L’anno dopo mi ha acquistato il Giugliano che milita sempre in Eccellenza poi le cose non sono andate come mi aspettavo, giocavo poco, dopo le prime 9 partite qualcosa è andato storto, parlai con il mister de Stefano per avere più spazio, ma con l’arrivo di un altro centrocampista più esperto per me non c’era spazio, così ho scelto Albanova Casal di Principe nonostante ebbi altre offerte, ma questo fa parte del calcio! Mi trovo bene dove sono ora, mi hanno accolto benissimo proprio come fece il presidente Sestile del Giugliano, il presidente Sestile è quello dell’Albanova sono molto simili  perché conoscono i valori della vita e questo lo apprezzo tantissimo, io vengo dalla strada e so riconoscere subito chi vale, nonostante la mia piccola età! Nella mia vita ho sempre lottato e continuerò a farlo imponendomi di raggiungere sempre due obiettivi: il primo è quello di arrivare più in alto possibile, con il calcio, il secondo è aiutare “chi sta peggio di me” (ovviamente desidero aiutare la mia famiglia, questo sempre!).









 Però so che per arrivare dove voglio devo lavorare sodo e stare sereno e tranquillo, in passato ciò mi è mancato perchè ero sempre nervoso e infatti sbagliavo. Mi ricordo di quando ero negli allievi e stavo giocando contro il Monte di Procida (all’epoca la mia squadra era la Juve Domizia una scuola calcio che si trova a Licola il presidente era il signor Gennaro Di Razza, un uomo di valore, uno che di calcio ne capisce!!) stavamo perdendo 2-1, se ricordo bene, e per noi era importante vincere per poi così via andare a fare i play off regionali.







 Tutti sappiamo che  il calcio è strano a volte fa miracoli e a volte ti da delusioni enormi, successe che un mio amico fece fallo all’avversario e l’avversario reagì sferrandogli un pugno, io non ci vidi più  (già ero nervoso con me stesso perché stavamo perdendo, perché, credetemi io odio perdere -  a volte mi capita pure di piangere)  così corro verso l’avversario per dargli  un calcio ai reni, l’arbitro mi diede 16 giornate di squalifica, furono i 4 mesi più brutti della mia vita calcistica,  senza giocare era proprio   “brutta cosa”, andavo tutti i giorni a lavorare e a fare gli allenamenti,  non mancai un allenamento i miei amici mi dicevano “ ma che vieni a fare tanto la domenica non devi giocare” ed io dentro di me pensavo: ”voglio venire  sempre per migliorare non posso fermarmi”, addirittura  andavo a fare l’allenamento anche con il gesso al braccio; con il gesso al braccio? Voi starete pensando.  Sì, mi sono dimenticato di raccontare che in quella fatidica partita mi feci male al polso e continuai a giocare ugualmente. All’ospedale e mi dissero che era una frattura composta, prognosi  30 giorni, addirittura decisi di non andare all’ospedale per togliermelo, perché me lo tolsi da solo, tanta era la voglia di ricominciare.

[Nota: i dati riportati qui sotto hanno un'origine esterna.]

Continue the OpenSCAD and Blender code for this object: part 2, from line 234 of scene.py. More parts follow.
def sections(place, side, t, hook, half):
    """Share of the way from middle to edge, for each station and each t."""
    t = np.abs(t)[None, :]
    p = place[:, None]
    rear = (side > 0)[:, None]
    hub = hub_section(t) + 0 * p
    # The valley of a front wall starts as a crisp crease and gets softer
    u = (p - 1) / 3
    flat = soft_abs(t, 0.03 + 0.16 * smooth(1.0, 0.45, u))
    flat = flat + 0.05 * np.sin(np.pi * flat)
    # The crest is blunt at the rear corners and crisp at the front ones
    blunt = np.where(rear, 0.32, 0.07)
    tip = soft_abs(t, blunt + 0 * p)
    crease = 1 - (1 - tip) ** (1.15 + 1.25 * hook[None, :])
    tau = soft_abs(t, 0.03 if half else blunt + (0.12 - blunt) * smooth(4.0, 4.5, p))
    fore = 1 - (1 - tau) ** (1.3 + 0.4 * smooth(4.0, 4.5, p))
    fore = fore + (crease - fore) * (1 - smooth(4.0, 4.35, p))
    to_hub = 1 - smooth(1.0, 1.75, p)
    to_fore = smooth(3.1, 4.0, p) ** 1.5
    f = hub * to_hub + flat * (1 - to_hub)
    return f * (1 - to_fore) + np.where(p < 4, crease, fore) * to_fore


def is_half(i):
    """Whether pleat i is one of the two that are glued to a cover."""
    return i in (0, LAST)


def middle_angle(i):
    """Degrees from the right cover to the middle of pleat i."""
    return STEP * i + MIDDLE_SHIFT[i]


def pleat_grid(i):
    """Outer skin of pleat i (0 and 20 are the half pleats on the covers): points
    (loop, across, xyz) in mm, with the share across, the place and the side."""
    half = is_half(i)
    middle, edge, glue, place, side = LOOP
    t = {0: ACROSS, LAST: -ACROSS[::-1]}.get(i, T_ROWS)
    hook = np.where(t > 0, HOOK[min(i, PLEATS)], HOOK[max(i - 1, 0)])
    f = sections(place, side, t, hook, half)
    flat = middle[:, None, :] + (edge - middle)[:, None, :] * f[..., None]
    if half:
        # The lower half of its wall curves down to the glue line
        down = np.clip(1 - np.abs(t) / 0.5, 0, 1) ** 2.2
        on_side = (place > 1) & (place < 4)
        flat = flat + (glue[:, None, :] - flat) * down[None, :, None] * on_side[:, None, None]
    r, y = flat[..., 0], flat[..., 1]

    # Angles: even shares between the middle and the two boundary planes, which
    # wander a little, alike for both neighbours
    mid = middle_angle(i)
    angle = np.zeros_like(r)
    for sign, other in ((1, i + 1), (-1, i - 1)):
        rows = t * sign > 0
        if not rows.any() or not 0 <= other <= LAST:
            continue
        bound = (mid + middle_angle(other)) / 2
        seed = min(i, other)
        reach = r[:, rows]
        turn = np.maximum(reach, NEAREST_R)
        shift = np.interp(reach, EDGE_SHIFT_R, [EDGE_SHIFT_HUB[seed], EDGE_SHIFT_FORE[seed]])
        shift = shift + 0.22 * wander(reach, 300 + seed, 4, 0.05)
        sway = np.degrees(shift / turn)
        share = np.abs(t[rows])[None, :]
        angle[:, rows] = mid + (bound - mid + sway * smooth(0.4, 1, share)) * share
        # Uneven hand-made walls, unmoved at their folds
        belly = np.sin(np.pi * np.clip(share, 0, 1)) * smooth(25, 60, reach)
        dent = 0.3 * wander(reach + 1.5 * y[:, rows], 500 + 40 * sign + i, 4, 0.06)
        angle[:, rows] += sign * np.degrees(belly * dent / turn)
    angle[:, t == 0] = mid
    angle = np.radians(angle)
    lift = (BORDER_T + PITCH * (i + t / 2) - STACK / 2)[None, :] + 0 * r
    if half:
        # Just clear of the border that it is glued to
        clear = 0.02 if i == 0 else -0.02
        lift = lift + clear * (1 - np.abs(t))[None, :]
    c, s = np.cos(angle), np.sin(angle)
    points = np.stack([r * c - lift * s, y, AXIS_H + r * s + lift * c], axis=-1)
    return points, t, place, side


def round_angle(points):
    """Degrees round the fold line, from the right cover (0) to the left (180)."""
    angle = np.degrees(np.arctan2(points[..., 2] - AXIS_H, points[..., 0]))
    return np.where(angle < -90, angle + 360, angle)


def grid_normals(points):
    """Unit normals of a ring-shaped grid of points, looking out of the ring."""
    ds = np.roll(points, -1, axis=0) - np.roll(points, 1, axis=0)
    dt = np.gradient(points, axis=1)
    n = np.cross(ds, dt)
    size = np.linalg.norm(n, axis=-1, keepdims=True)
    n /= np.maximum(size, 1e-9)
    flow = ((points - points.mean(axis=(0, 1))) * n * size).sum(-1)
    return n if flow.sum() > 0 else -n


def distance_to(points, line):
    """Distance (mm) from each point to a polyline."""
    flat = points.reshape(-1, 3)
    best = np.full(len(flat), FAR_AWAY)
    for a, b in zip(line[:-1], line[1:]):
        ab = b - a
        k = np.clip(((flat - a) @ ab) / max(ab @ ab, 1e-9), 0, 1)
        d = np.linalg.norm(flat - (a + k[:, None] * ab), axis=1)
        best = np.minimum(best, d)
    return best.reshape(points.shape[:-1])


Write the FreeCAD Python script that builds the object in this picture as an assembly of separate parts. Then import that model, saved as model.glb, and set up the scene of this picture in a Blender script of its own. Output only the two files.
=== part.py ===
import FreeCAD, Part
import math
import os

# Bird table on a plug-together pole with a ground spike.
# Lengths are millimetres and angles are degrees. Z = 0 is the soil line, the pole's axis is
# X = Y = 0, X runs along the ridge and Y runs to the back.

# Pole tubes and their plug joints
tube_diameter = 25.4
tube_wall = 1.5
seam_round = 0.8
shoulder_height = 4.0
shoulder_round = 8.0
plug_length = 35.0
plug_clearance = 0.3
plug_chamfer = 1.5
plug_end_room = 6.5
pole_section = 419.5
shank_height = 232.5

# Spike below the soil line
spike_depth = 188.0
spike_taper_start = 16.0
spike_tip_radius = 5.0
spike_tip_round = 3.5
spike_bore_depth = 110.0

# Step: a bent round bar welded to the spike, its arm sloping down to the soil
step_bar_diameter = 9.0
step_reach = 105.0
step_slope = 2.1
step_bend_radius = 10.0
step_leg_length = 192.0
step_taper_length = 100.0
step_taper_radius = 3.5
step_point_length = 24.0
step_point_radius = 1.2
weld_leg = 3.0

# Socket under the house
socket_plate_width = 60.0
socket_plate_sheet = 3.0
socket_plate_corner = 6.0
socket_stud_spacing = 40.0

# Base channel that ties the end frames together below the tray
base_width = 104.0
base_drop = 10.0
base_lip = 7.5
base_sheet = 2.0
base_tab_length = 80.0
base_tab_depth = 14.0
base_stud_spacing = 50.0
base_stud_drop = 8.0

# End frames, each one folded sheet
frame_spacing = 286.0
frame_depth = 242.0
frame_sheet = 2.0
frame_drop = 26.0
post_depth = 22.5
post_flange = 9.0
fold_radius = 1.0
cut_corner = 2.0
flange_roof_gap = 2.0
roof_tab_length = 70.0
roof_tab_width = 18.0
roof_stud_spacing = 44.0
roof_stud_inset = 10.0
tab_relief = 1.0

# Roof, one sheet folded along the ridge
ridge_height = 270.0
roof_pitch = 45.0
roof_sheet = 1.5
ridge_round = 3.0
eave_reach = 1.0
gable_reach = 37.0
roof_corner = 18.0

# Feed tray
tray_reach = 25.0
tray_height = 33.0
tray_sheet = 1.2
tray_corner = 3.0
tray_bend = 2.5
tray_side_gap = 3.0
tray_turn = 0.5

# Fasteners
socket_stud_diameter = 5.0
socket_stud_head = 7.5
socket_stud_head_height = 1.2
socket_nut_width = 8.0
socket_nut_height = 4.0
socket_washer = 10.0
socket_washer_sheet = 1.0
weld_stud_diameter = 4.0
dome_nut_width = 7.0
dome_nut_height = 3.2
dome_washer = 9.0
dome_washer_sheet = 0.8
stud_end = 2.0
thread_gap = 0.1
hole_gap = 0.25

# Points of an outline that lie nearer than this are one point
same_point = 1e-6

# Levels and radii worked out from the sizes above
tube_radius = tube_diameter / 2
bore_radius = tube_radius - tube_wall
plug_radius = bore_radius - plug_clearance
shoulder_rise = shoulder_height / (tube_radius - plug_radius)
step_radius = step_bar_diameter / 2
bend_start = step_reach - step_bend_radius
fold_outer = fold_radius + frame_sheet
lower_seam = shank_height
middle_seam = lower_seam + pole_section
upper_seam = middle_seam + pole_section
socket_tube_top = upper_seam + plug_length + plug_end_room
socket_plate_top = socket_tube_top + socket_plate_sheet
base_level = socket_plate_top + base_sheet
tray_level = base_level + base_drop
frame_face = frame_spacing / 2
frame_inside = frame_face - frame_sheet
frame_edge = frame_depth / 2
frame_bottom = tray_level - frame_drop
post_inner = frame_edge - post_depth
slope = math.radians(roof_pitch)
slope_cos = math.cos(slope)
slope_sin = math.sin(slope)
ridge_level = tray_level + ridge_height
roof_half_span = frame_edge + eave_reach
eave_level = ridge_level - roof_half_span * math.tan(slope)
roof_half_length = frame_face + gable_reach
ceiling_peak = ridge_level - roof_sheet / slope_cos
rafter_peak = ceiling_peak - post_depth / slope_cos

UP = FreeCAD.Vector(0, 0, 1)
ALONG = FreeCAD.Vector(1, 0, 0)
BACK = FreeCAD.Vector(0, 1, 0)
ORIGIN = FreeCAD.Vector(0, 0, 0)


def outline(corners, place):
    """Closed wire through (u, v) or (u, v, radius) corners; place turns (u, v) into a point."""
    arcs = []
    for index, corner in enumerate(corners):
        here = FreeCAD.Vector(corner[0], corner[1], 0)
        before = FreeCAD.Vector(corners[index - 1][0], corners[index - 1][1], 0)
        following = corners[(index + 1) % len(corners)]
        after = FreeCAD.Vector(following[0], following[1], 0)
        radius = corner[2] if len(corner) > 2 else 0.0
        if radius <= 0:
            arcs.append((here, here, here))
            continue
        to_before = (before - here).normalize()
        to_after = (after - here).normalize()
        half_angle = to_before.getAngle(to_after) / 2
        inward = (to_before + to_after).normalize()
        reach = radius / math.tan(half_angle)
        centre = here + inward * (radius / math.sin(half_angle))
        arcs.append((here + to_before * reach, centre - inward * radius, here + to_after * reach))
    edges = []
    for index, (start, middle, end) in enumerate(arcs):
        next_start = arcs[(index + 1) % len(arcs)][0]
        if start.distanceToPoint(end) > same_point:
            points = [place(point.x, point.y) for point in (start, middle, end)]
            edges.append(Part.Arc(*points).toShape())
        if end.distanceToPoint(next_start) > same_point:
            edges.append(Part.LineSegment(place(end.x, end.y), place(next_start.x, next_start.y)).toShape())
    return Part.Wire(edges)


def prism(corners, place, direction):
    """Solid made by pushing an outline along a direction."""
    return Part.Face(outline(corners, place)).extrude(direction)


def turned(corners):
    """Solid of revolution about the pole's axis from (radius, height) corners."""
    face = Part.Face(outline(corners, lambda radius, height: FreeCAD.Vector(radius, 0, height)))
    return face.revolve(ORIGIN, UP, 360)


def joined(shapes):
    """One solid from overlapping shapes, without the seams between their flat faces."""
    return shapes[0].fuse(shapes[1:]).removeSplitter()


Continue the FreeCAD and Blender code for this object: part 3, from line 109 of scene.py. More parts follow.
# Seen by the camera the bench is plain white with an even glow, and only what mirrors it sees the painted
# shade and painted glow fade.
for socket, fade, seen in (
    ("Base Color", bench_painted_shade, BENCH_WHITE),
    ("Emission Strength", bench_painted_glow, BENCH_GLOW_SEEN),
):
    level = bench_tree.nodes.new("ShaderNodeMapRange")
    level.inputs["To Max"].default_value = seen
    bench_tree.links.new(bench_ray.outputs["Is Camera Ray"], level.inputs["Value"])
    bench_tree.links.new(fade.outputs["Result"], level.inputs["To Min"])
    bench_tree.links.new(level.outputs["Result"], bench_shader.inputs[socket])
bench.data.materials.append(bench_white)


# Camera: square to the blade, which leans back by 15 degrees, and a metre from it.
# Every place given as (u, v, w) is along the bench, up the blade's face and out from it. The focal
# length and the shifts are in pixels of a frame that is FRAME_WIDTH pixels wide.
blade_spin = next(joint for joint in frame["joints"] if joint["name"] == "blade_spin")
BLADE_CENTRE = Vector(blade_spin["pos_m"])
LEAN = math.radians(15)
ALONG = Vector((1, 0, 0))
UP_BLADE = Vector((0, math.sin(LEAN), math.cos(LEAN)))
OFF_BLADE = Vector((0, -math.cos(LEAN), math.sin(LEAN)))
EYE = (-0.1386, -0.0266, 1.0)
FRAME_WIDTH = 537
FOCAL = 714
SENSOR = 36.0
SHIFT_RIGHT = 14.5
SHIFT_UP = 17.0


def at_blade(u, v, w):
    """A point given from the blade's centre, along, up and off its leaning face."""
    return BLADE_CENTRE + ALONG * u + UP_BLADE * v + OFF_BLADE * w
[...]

Caro Paolo se vi dovessi raccontare tutta la mia vita ci vorrebbe un libro tanto voluminoso quanto quello della Bibbia.



Quello che vi sto dicendo è solo una minima parte della mia vita, ed è quel “qualcosa che mi ha dato forza e la consapevolezza per non mollare mai, io ho un obiettivo, un sogno nel cassetto che purtroppo per realizzarlo devo trovare ancora la chiave. Mi piace lanciare questo messaggio che è il seguente: mai mollare mai e credere sempre in voi stessi qualsiasi cosa voi facciate.  Io adesso ho 19 anni e so già a cosa vado incontro, non affermo ciò perché sono presuntuoso, ma è così credetemi!









Mio fratello ha avuto diversi problemi con la legge (è stato pure in carcere) e mi dice sempre che “devo farmela con chi è meglio di me” nel senso che devo frequentare ragazzi migliori di me perché sennò faccio la sua stessa fine, anche se lui è consapevole che siamo gli opposti.  Purtroppo la mia vita è un “po’ strana” ma nonostante tutto la ringrazio, la ringrazio perché mi ha fatto capire tanto!!! Mio fratello adesso lavora e ha messo la testa a posto, si è costruito una famiglia, ha una casa è una figlia bellissima di pochi mesi che si chiama Adriana, proprio come mia madre! Ti ringrazio che mi hai offerto questa bella opportunità per raccontare qualcosa su di me.